52 Comments on “Catching Up on Books and ARCs, Part 3”

  1. The Shining Girls is flat-out incredible.

  2. The Heroes is a great primer for the Abercrombie books. Also a great way to pass the time waiting for the next Game of Thrones book. Similar dirty, gritty fantasy. But otherwise totally different and awesome.

  3. Second (third? fourth?) the recommendation on The Heroes. Though definitely not something to read if you want to come away happy, smiling, and elated.

    And of course Harlan Ellison. As I’ve said here many times, John’s writing reminds me very much of Harlan.

  4. willisgarycpa – Victoria, BC, Canada – Retired life-long Texan after 27 years in Public Accounting as an MBA Certified Public Accountant and 18 years in Education as an MA-English Teacher, now relocated summer 2018 to Victoria, British Columbia, Canada to continue decades long self-employed career as a Poet and Writer.
    Gary R. Willis

    What! You besmirch the Oxford comma, sir? Step back, I say. Oxford commas have and will continue to serve us well in the English writing world.

  5. Since there were no limits on how many titles I could recommend, definitely The Shining Girls and Scatter, Adapt and Remember are on the list. The Ellison books aren’t fantasy or SF. They’re his 1950s and early 1960s short stories of crime and juvenile delinquency. I had Pyramid paperback editions of them from years and years ago, and remember being chilled by them.

    BTW, did you hear the story of the unsold Ellison story about a murderer who got rid of his victim by cutting the corpse up into little pieces and then flushing the remains down the john? His crime gets foiled when his attempt to dispose of the corpse clogs the toilet. Ellison’s title for the story was “Only Death Could Stop It.”

  6. I have about 100 pages to go in The Shining Girls and didn’t finish it last night only because at 1 a.m. I realized I had to get up in 5 hours to go to work. Great read.

  7. I’m looking forward to Burdens of the Dead. Mercedes Lackey is one of my favorites, and her co-authors in this series add a good historical background.

  8. I agree with kennelliver: recently read The Heroes and found it to be a great and fascinating read. Going to explore more Abercrombie stuff based on that and found it a good introduction to his work, a nice jumping in book that is free-standing in a larger world.

  9. I’ve always had a high opinion of Scalzi; now that I know he removes Oxford Commas (aka Serial Commas), he is a Serial Comma Killer – only one word removed from a Serial Killer. This is deeply disturbing.

    All attempts at snark aside, of course the Oxford Comma is superior – it removes the potential for confusion, and at a small cost in pixels.

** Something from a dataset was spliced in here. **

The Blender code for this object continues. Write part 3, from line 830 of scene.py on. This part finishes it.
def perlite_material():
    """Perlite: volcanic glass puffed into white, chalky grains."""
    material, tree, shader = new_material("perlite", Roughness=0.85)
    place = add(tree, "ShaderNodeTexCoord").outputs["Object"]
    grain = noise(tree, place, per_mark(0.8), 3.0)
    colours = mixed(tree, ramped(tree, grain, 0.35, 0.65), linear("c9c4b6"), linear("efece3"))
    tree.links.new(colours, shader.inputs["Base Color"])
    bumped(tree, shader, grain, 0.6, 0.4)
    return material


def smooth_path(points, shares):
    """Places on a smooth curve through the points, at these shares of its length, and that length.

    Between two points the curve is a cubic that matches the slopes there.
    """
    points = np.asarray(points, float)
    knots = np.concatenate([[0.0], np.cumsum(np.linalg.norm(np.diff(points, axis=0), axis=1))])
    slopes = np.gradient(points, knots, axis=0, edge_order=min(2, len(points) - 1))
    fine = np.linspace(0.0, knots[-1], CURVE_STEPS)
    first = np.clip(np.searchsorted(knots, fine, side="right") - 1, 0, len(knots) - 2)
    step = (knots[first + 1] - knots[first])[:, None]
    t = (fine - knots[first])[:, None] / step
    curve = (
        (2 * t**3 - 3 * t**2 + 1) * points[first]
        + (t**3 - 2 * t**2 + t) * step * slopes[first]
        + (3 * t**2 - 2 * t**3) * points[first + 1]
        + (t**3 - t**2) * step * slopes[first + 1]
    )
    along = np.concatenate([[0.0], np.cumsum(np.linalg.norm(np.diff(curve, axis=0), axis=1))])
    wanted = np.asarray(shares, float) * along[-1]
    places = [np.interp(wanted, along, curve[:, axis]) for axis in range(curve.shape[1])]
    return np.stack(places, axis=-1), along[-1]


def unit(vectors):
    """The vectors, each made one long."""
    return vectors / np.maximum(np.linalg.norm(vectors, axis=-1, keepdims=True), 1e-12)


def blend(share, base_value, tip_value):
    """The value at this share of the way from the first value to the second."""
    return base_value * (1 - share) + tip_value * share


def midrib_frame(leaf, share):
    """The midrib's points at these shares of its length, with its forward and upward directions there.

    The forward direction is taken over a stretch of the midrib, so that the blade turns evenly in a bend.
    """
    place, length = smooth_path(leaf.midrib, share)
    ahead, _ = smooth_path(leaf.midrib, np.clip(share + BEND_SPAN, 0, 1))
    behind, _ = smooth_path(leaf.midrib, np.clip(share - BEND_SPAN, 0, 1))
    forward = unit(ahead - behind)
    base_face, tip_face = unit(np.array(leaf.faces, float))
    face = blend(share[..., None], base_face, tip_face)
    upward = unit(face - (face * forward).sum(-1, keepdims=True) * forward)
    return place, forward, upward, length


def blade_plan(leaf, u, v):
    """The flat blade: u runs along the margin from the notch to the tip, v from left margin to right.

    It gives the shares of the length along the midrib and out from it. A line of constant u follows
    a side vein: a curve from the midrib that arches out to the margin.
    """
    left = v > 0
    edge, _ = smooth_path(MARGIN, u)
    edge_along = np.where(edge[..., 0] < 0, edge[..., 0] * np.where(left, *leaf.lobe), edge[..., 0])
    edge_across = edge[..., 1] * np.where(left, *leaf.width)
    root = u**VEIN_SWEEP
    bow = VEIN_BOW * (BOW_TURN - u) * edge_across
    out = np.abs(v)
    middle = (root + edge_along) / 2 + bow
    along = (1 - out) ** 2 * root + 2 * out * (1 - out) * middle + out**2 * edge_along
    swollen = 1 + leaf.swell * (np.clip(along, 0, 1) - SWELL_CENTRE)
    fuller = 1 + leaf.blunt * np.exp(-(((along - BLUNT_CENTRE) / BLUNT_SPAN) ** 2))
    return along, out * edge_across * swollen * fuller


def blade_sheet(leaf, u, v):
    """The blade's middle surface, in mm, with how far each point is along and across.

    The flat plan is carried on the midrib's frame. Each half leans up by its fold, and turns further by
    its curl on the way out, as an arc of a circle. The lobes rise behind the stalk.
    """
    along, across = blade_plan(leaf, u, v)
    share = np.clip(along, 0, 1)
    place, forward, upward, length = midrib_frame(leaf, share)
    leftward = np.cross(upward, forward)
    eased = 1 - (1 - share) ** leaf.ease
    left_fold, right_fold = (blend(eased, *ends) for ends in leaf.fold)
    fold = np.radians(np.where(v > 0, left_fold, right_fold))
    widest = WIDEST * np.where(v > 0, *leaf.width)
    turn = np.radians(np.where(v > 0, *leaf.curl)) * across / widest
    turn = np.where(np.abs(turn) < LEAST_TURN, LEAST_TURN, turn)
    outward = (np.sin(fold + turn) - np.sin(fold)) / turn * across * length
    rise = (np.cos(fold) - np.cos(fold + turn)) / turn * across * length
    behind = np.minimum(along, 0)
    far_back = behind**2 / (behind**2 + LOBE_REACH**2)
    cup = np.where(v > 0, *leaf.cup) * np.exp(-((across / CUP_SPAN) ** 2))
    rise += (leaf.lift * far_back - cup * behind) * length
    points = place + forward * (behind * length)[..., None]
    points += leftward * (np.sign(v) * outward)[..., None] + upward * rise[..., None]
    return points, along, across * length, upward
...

  10. I liked Wen Spencer’s “Eight Million Gods”. It jumped around a little too much for me to say I ~really~ liked it, but there was a lot of Shinto information that I’d never seen before. Lot of research went into that book. Prefer her Elfhome series, but that’s just a personal quirk.

  11. BIg fan of the Oxford comma here. Glad Im not the only one popping in just to say that.

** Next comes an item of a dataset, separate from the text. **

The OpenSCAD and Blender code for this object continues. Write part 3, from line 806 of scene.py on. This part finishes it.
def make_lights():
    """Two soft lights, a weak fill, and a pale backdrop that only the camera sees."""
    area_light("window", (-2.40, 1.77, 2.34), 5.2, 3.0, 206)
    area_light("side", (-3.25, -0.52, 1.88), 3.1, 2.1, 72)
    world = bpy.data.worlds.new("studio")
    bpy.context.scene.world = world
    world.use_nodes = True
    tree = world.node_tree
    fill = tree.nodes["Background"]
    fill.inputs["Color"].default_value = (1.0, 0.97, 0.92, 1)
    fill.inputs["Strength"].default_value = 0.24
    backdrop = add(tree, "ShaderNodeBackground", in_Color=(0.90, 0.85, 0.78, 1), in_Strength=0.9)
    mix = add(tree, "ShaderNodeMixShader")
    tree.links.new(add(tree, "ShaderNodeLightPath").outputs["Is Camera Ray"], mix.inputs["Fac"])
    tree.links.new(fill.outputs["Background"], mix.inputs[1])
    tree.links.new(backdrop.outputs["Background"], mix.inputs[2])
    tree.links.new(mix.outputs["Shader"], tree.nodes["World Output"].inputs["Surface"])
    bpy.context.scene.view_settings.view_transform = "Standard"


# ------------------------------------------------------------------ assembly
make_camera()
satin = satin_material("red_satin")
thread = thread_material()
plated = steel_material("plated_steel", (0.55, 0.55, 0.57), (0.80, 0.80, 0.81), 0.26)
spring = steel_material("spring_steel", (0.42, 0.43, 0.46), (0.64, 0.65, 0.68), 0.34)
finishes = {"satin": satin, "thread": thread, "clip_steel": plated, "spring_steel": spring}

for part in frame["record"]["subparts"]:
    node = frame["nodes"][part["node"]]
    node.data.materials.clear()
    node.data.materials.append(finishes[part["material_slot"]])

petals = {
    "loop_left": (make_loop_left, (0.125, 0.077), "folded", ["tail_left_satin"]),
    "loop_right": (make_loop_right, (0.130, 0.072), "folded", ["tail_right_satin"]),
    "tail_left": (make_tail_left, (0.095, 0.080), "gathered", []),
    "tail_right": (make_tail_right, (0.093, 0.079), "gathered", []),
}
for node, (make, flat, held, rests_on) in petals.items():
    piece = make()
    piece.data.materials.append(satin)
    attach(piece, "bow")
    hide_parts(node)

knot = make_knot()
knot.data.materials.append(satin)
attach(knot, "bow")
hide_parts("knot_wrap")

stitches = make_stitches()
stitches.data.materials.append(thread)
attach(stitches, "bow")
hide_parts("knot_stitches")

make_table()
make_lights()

  12. I don’t think I’ve seen an ARC book photo here before where I own 3 of the books: Scatter, Heroes and Shining Girls. Need to get reading…

  13. All right-thinking people use the Oxford comma. “I’d like to thank my parents, the queen of England and the Pope” being the G-rated example. This being the not-so-G-rated example. Definitely NSFW, FYI.

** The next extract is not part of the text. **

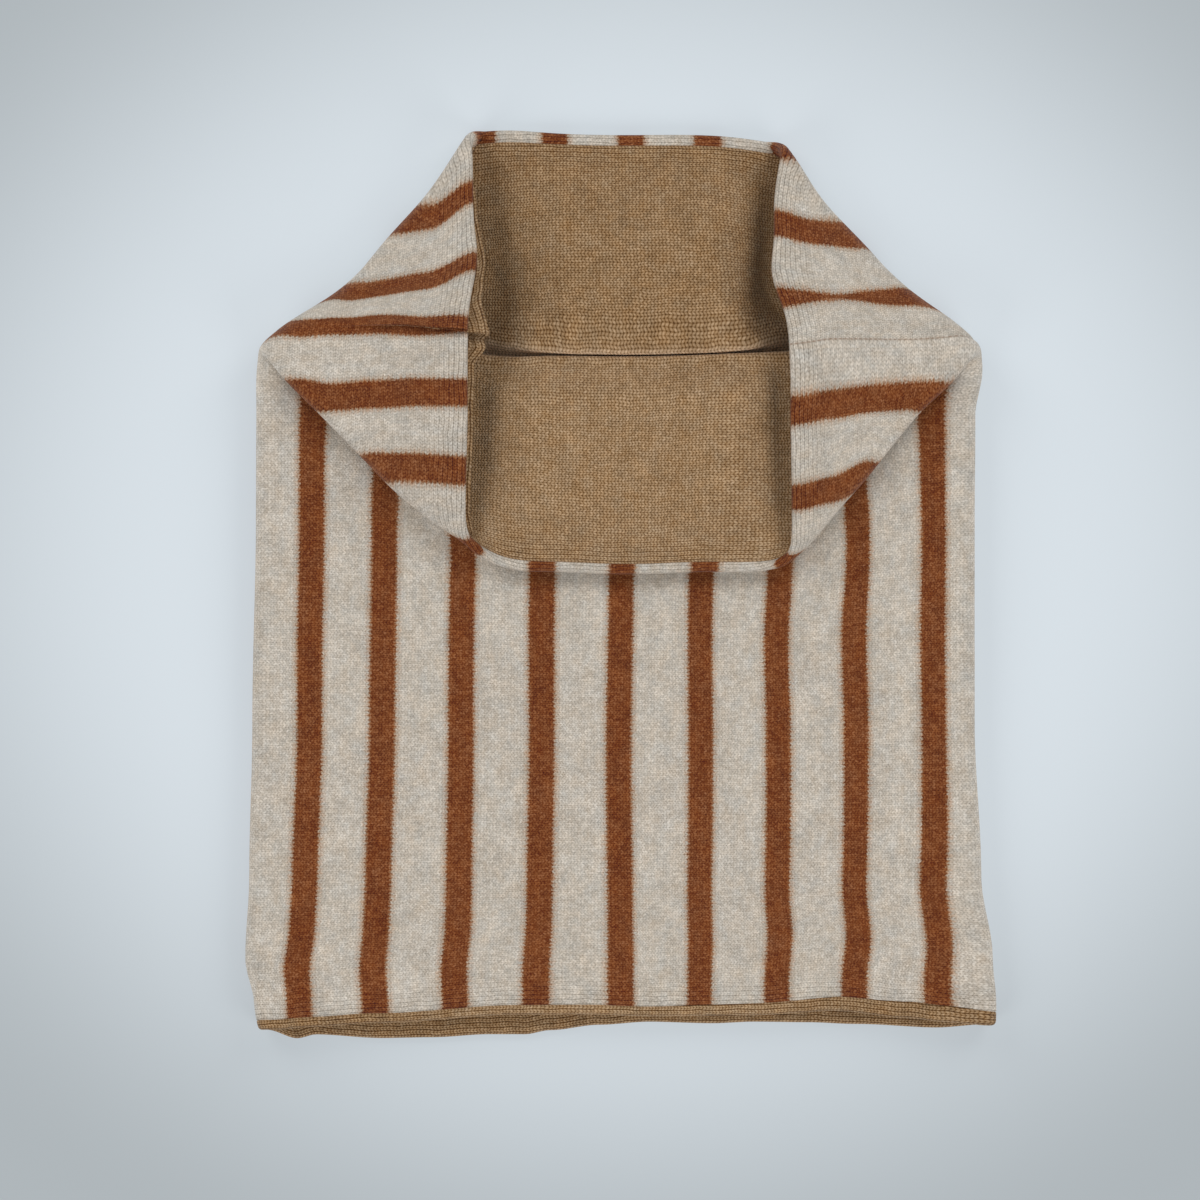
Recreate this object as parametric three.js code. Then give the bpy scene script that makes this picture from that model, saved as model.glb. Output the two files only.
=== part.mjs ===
// A knitted snood (tube scarf) lying flat on a table, in millimetres, +Z up.
// It is one tube of double cloth: a striped outer tube and a plain lining tube inside it.
// The upper end is pulled open and pressed flat, so the front of the tube folds down over
// itself, the back of it stays on the table and a triangular flap folds in at each side.
// The outer cloth turns over to the inside at the rim, the lining to the outside at the hem.

import * as THREE from "three";

// Sizes of the snood
const HALF_WIDTH = 141.5; // centre line to side edge, along the cloth
const BODY_LENGTH = 267; // hem to the line where the front folds down
const MOUTH = 82; // that fold line to the rim, along the cloth
const LAYER = 1.7; // one layer of jersey
const LAYER_GAP = 0.3; // between the outer tube and the lining
const HALF_WALL = LAYER + LAYER_GAP / 2; // middle of the double cloth to either face
const RIM_TURN = 4.5; // outer cloth turned to the inside at the rim
const RIM_GAP = 1; // between that turn and the end of the lining
const HEM_TURN = 4; // lining turned to the outside at the hem

// Heights over the table of the middle of the double cloth
const BACK_HEIGHT = HALF_WALL; // the back lies on the table
const FRONT_HEIGHT = 12; // the front, over the hollow of the tube
const STACK_STEP = 4.8; // each layer that is folded down over the front
const TURNED_HEIGHT = FRONT_HEIGHT + STACK_STEP;
const FLAP_HEIGHT = TURNED_HEIGHT + STACK_STEP;
const FLAP_LOW = 7; // the flap's upper half comes down to this
const FLAP_FALL = 60; // over this much cloth
const RIM_LIFTS = { left: 11.5, right: 8 }; // the flaps' free edges stand up by this
const RIM_LIFT_FROM = 34;
const FRONT_SWELL = 9; // the turned front swells up between the flaps
const FRONT_SLOPES = { left: { from: 87, to: 107 }, right: { from: 86, to: 102 } };

// A fold of two layers S apart is round when its kernel reaches this many times S / 2
const ROUND = 1.83;
const ROUND_DIAGONAL = ROUND * Math.SQRT2;
const WIDEST_FOLD = 13; // longest reach along the flap's outer fold

// The point where a side edge meets its two diagonals is rounded over a disc of cloth
const TIP_DISC = 5;
const TIP_REACH = 18;
const TIP_RINGS = [
  { radius: 0, weight: 1, points: 1, turn: 0 },
  { radius: 0.6, weight: 1, points: 8, turn: 0 },
  { radius: 1.2, weight: 0.55, points: 8, turn: 0.5 },
  { radius: 1.8, weight: 0.2, points: 8, turn: 0.5 },
];
// and the lining is pressed thinner there
const TIP_PRESS = { amount: 0.68, sigma: -2.5, t: 2.5, reach: 9 };

// Half the width of the lying tube at heights over the hem, left and right. With straight
// side edges it would be PLAIN_EDGE all the way.
const PLAIN_EDGE = 140.5;
const SIDE_EDGES = [
  { over: -10, left: 139.0, right: 146.3 },
  { over: 10, left: 142.8, right: 147.0 },
  { over: 28, left: 146.4, right: 145.6 },
  { over: 60, left: 144.8, right: 141.0 },
  { over: 120, left: 143.6, right: 138.4 },
  { over: 200, left: 142.2, right: 138.0 },
  { over: 240, left: 142.2, right: 138.4 },
  { over: 260, left: 143.0, right: 142.2 },
];

// How far the hem lies above its straight line, on the front and on the back
const HEM_LIFTS = [
  { x: -145, front: 0.8, back: -2.4 },
  { x: -94, front: 2.3, back: -3.0 },
  { x: -39, front: 5.4, back: -0.8 },
  { x: 11, front: 4.3, back: 3.0 },
  { x: 47, front: 4.7, back: 3.8 },
  { x: 80, front: 6.8, back: 3.0 },
  { x: 107, front: 3.1, back: 2.0 },
  { x: 145, front: 2.0, back: 1.2 },
];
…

  14. I just started Scatter, Adapt, and Remember. It is very well written, and the subject is fascinating. If not a bit depressing.

  15. I loved The Heroes, can’t wait for The Shining Girls, and enjoy the precision of the Oxford comma.

  16. Shawn – Ohio, USA – Early to bed, early or whirlybird or something. Bored now, bye. Don't step on any Lego's 'cause it _Hurts_!

    It’s fun to speculate about the future.
    I think it’s the guy who wrote ‘Icebones’ who wrote a somewhat awesome
    and somewhat silly future of everything.
    Yes, Baxter Evolution.

    Because of the title I’ve added “Scatter, Adapt, and Remember” to my ‘decide
    later/wish’ list.
    Best future history book ever might be swanwick michael bones of the earth
    because none of it happened: Just as we don’t exist: We are an unusually large
    quantum fluctuation of nothing becoming the universe.
    Which, of course, means that when Dawny kicks me in the shins for blocking
    her goal it doesn’t hurt.

  17. Harlan Ellison (now how do you make the registered trademark symbol on an iPad?). Uncle Harlan is a litigious man, so watch it! Do not violate the trademark! Maybe ALL CAPS -as in HARLAN ELLISON? Or better yet -He Who Must Not Be Named! Wait, that’s taken.

  18. Ok, I’ve never heard of the term “Oxford comma” so I punch it into Google, check the Wikipedia
    page which comes up, and go back to reading – in about fifteen seconds (I’m a slow typist).
    Then it struck me just how I would have found that out twenty years ago, and how the world
    really has changed.


  19. How quickly do you read, John? A stack like that would take me months!
    But then, I only read at bedtime.

  20. I just finished Scatter, adapt, and remember. very good. Interesting discussions of mass extinctions and the theory that we are in the 6th one now. (not the idea of ‘oh, look, 90% of the world just fell over and died’ but rather a discussion of the timeline for a mass extinction over a long period of time.
    read it,

  21. I am looking forward to Hellfire, it is book 3 of a really good series. The author was challenged about her ability to write a Military SF, as she normally writes more Romantic novels. Of course, telling someone they can’t do something, in this case showed that they could!

  22. Scatter, Adapt, and Remember just edged on to my TBR list, regardless of comma usage.
    Meanwhile, when Oxford commas are made illegal, only outlaws, rebels, and English majors will use them.